* Start Input data *

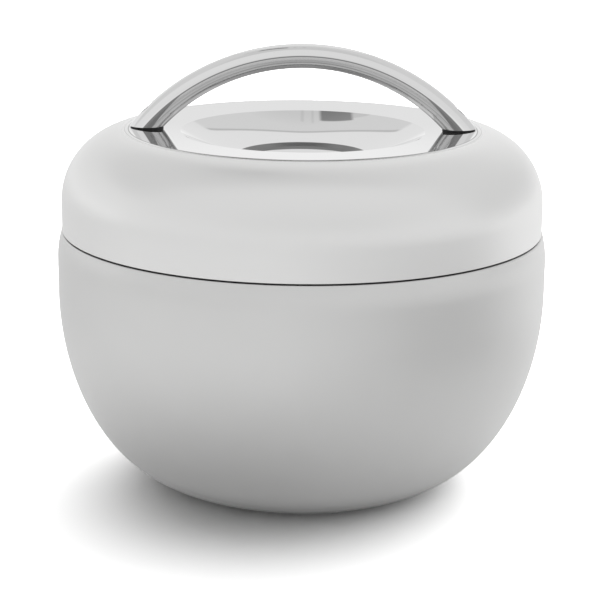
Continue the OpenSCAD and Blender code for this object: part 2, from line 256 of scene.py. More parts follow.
# %% Bowl wall
def shoulder_at(height):
    """Radius of the bowl's shoulder at a height."""
    rise = height - belly_height - belly_band
    return body_radius - shoulder_radius + math.sqrt(shoulder_radius**2 - rise**2)


shelf_height = seam_height - seam_gap / 2
rim_round = steel
rim_height = shelf_height - rim_round
rim_edge = shoulder_at(rim_height)
shoulder_end = math.degrees(math.asin((rim_height - belly_height - belly_band) / shoulder_radius))
curve_start = math.degrees(math.acos(1 - foot_round / belly_height))
belly_centre = (body_radius - belly_reach, belly_height)
foot_edge = belly_centre[0] + belly_reach * math.sin(math.radians(curve_start))

lower_wall = bowl_curve(belly_centre, belly_reach, belly_height, curve_start, 72)
upper_wall = line((body_radius, belly_height), (body_radius, belly_height + belly_band), 6)
shoulder_centre = (body_radius - shoulder_radius, belly_height + belly_band)
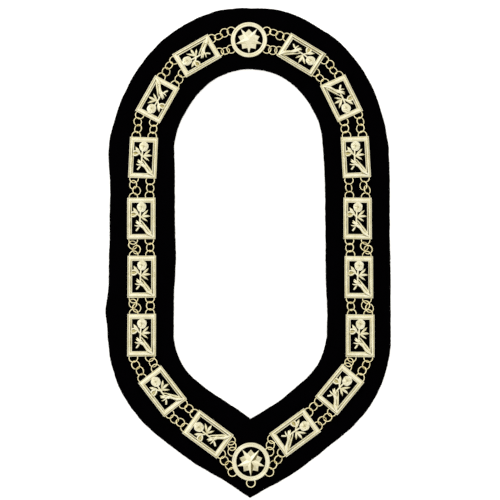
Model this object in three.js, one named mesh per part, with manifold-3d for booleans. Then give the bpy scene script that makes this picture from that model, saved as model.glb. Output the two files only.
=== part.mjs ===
// Chain of office, laid flat: sixteen openwork plaques and two star medallions, joined by a
// double run of jump rings and lying on a closed velvet collar with a rounded neck and a pointed front.
// Millimetres, +Z up. The collar lies on the XY plane; +Y is the back of the neck, -Y the front point.

import * as THREE from 'three';
import { mergeVertices } from 'three/addons/utils/BufferGeometryUtils.js';
import Module from 'manifold-3d';

const wasm = await Module();
wasm.setup();

// ---- Driving dimensions: the velvet collar -------------------------------------------------

const BAND_WIDTH = 60.2;
const BAND_THICKNESS = 3;
const EDGE_ROUND = 0.8;

// The middle line of the band's right half, from the back of the neck to the front point. The side
// is the straight run between the shoulder and the corner. The front runs on until it meets its
// mirror image.
const NECK = { radius: 91.5, turn: degrees(47.6), steps: 9 };
const SHOULDER = { radius: 122.5, turn: degrees(90) - NECK.turn, steps: 8 };
const SIDE_LENGTH = 165;
const CORNER = { radius: 86.5, turn: degrees(50.4), steps: 8 };
const FRONT = { radius: 442, steps: 2 };

// ---- Driving dimensions: the metal ---------------------------------------------------------

const PLAQUE = { width: 26.1, length: 38.8, sideBar: 4.4, endBar: 4.85, base: 1.4 };
const RAISED_BAND = { inset: 1.2, rim: 1.2, height: 0.4 };
const MEDALLION = { radius: 16.9, inside: 13.1, height: 2.1, sides: 28 };
const GROOVE = { halfWidth: 0.9, depth: 0.6 };
const STAR = { rays: 5, longRay: 13.5, shortRay: 10.6, notch: 8.2, slab: 1 };
const STAR_CROWN = { longRay: 13.2, valley: 4.4, height: 2.9 };
const RING = { outside: 8.9, wire: 1.0, sides: 6 };
const JEWEL_RING = { outside: 8.9, wire: 1.2, sides: 12 };

// A lug is a small staple of flat wire soldered under a plate. A ring's wire passes through it.
const LUG = { wire: 0.7, width: 0.9, near: 0.2, far: 4.85 };
const MEDALLION_LUG = { ...LUG, far: 3.8 };
const LUG_ACROSS = 7.45;         // from a plaque's middle line to each of its two lugs at an end
const HUNG_OUT = 1.9;            // from a medallion's rim to the middle of a ring drawn out from it

// ---- Heights above the surface that the collar lies on -------------------------------------

const CLEARANCE = 0.3;
const LUG_FOOT = BAND_THICKNESS + CLEARANCE;
const LUG_BAR_TOP = LUG_FOOT + LUG.wire;
const PLATE_BACK = LUG_BAR_TOP + RING.wire + 2 * CLEARANCE;
const RING_LEVEL = LUG_BAR_TOP + CLEARANCE + RING.wire / 2;
const WELD = 0.2;                // how far soldered pieces run into each other

// ---- How the collar is laid out by hand ----------------------------------------------------

// For each plaque: how far it lies along the band's middle line from the back of the neck, how far
// it lies inside that line, and how many degrees it is turned past the line's own direction.
const LAID = {
  left: [
    [54.7, 3.1, -3.5], [112.2, 1.5, -3], [170, 0.6, -2], [227, -0.4, 0.5],
    [281, 0.6, 0.5], [334.5, 1.1, -1.5], [390.6, 1.7, -1], [447.2, -1.8, -1.5],
  ],
  right: [
    [52.7, 3.2, -1], [110.8, 2, 1], [169.5, 1.6, -2.5], [227, 0.6, 0.5],
    [281.4, 0.1, 0.5], [335, -0.5, -1.5], [388.2, 1, 2.5], [444.2, -2.2, -1],
  ],
};
const MEDALLION_AT = { back: [-1, 194.1], front: [0.8, -196.5] };
const FLIPPED_PLAQUES = 2;       // the first two on each side have their roses toward the front

// Where the four strands leave a medallion, in degrees up or down from its level line
const LEAVE = { back: { outer: 28, inner: -27 }, front: { outer: -29, inner: 28 } };

const TAUT_PITCH = RING.outside - 2 * RING.wire - 0.2;
const END_RING_OUT = { least: 0.6, most: 1.9 };

// The middle rings of a strand: part of the way along it, and how far they lie toward the neck
const STRAIGHT_THREE = [[0.5, 0.4]];
const DRAWN_FOUR = [[0.34, -0.7], [0.66, 0.7]];
const SLACK_FOUR = {
  left: [[0.33, -0.6], [0.64, 2.8]],
  right: [[0.4, 1.7], [0.62, -1.6]],
};
const SLACK_GAPS = [4, 5, 6];    // gaps counted from the back, where the outer strand lies bunched

// ---- Materials -----------------------------------------------------------------------------

const goldPlate = new THREE.MeshStandardMaterial({ color: 0xe8dca4, roughness: 0.28, metalness: 0.9 });
const blackVelvet = new THREE.MeshStandardMaterial({ color: 0x08080d, roughness: 0.95, metalness: 0 });

function degrees(angle) {
  return (angle * Math.PI) / 180;
}

// ---- Solid joining -------------------------------------------------------------------------

function solidFrom(geometry) {
  const bare = geometry.clone();
  bare.deleteAttribute('normal');
  bare.deleteAttribute('uv');
  const merged = mergeVertices(bare, 1e-4);
  return new wasm.Manifold(new wasm.Mesh({
    numProp: 3,
    vertProperties: new Float32Array(merged.attributes.position.array),
    triVerts: new Uint32Array(merged.index.array),
  }));
}

function geometryFrom(solid) {
  const mesh = solid.getMesh();
  const geometry = new THREE.BufferGeometry();
  geometry.setAttribute('position', new THREE.BufferAttribute(mesh.vertProperties, 3));
  geometry.setIndex(new THREE.BufferAttribute(mesh.triVerts, 1));
  geometry.computeVertexNormals();
  return geometry;
}

function joined(geometries) {
  const solids = geometries.map(solidFrom);
  return geometryFrom(solids.reduce((whole, solid) => whole.add(solid)));
}

// ---- Small shape helpers -------------------------------------------------------------------

function outline(points) {
  return new THREE.Shape(points.map(([x, y]) => new THREE.Vector2(x, y)));
}

function slab(shape, bottom, thickness) {
  const geometry = new THREE.ExtrudeGeometry(shape, { depth: thickness, bevelEnabled: false });
  return geometry.translate(0, 0, bottom);
}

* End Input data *

> **Work to do**: Only the lines from the one containing "Model this object" to the one containing "wasm.setup();" are to be printed, both ends included, exactly as written.

> **Result of this task**:
Model this object in three.js, one named mesh per part, with manifold-3d for booleans. Then give the bpy scene script that makes this picture from that model, saved as model.glb. Output the two files only.
=== part.mjs ===
// Chain of office, laid flat: sixteen openwork plaques and two star medallions, joined by a
// double run of jump rings and lying on a closed velvet collar with a rounded neck and a pointed front.
// Millimetres, +Z up. The collar lies on the XY plane; +Y is the back of the neck, -Y the front point.

import * as THREE from 'three';
import { mergeVertices } from 'three/addons/utils/BufferGeometryUtils.js';
import Module from 'manifold-3d';

const wasm = await Module();
wasm.setup();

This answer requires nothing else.